Assim, para embasar suas conclusões que certamente vão gerar muita polêmica, os pesquisadores responsáveis pela descoberta contam terem reunido o que também acreditam ser uma série de evidências extraordinárias. Lista que começa com cuidadosas e detalhadas caracterizações e análises do sítio, seus fósseis e supostos artefatos de pedra lascada; passa por uma minuciosa datação destes restos com um moderno método baseado nas taxas de decaimento radioativo de átomos de urânio; e chega a experimentos com ossos de elefantes e ferramentas de pedra para comparar com as marcas de fraturas em espiral encontradas nos ossos do mastodonte, segundo eles compatíveis com as vistas em outros achados do tipo tanto na África quanto nas Américas e para as quais já foi descartada a possibilidade de terem sido produzidas por processos naturais, sejam geológicos ou pela ação de outros animais predadores, assim como os de San Diego.

- Todas pistas e padrões nos levam à conclusão de que humanos estavam processando a carcaça e os ossos deste mastodonte neste local – afirmou, também durante a teleconferência de ontem, Tom Deméré, coautor do artigo na “Nature” e curador de paleontologia do Museu de História Natural de San Diego, que inaugura hoje display para exibição pública dos fósseis do Mastodonte Cerutti. - Mas é a idade de 130 mil anos calculada para os restos o resultado mais extraordinário de nossa pesquisa, pois coloca a chegada dos humanos nas Américas muito antes do que se imaginava.

Quanto a quem eram estes pioneiros habitantes das Américas, no entanto, os cientistas só podem especular, já que nenhum fóssil humano foi encontrado na área. Entre as hipóteses levantadas está a de que eram representantes do Homo erectus, espécie humana arcaica surgida há cerca de 2 milhões de anos na África e que sabe-se ter se espalhado pelo mundo, chegando à Ásia e Oceania. Outra possibilidade é de que faziam parte de um misterioso grupo conhecido como denisovans, mais uma espécie arcaica de humanos cujos traços genéticos foram identificados nas populações nativas atuais da Indonésia e Austrália, o que poderia ajudar a explicar seu mencionado “parentesco” com as tribos amazônicas de hoje, mas não com os índios da América do Norte. Ou mesmo que eram neandertais, os “primos” mais próximos dos humanos modernos do ponto de vista evolutivo e extintos há cerca de 30 mil anos.

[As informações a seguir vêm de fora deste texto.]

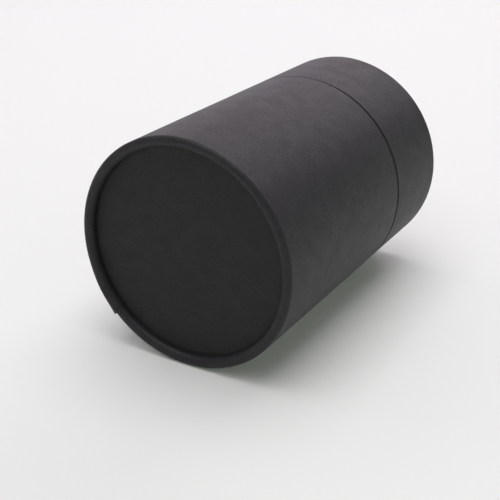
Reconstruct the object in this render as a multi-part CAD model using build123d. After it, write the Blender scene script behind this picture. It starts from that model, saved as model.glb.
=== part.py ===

- A verdade é que não sabemos quem teriam sido eles – admitiu Richard Fullagar, professor e pesquisador do Centro de Ciências Arqueológicas da Universidade de Wollongong, Austrália, e outro coautor do artigo participante da teleconferência promovida pela “Nature”. - O que sabemos é que por volta de 130 mil anos atrás, auge do último período interglacial do planeta, houve uma janela de oportunidade no nível do mar e no clima que permitiu esta viagem. Mas dizer que grupo fez esta migração e por onde é algo altamente especulativo, pois infelizmente não temos evidências de nenhum resto humano nas Américas desta época e eles podem ter se extinto localmente sem deixar registros a não ser, talvez, pela miscigenação com humanos modernos que chegaram na região posteriormente.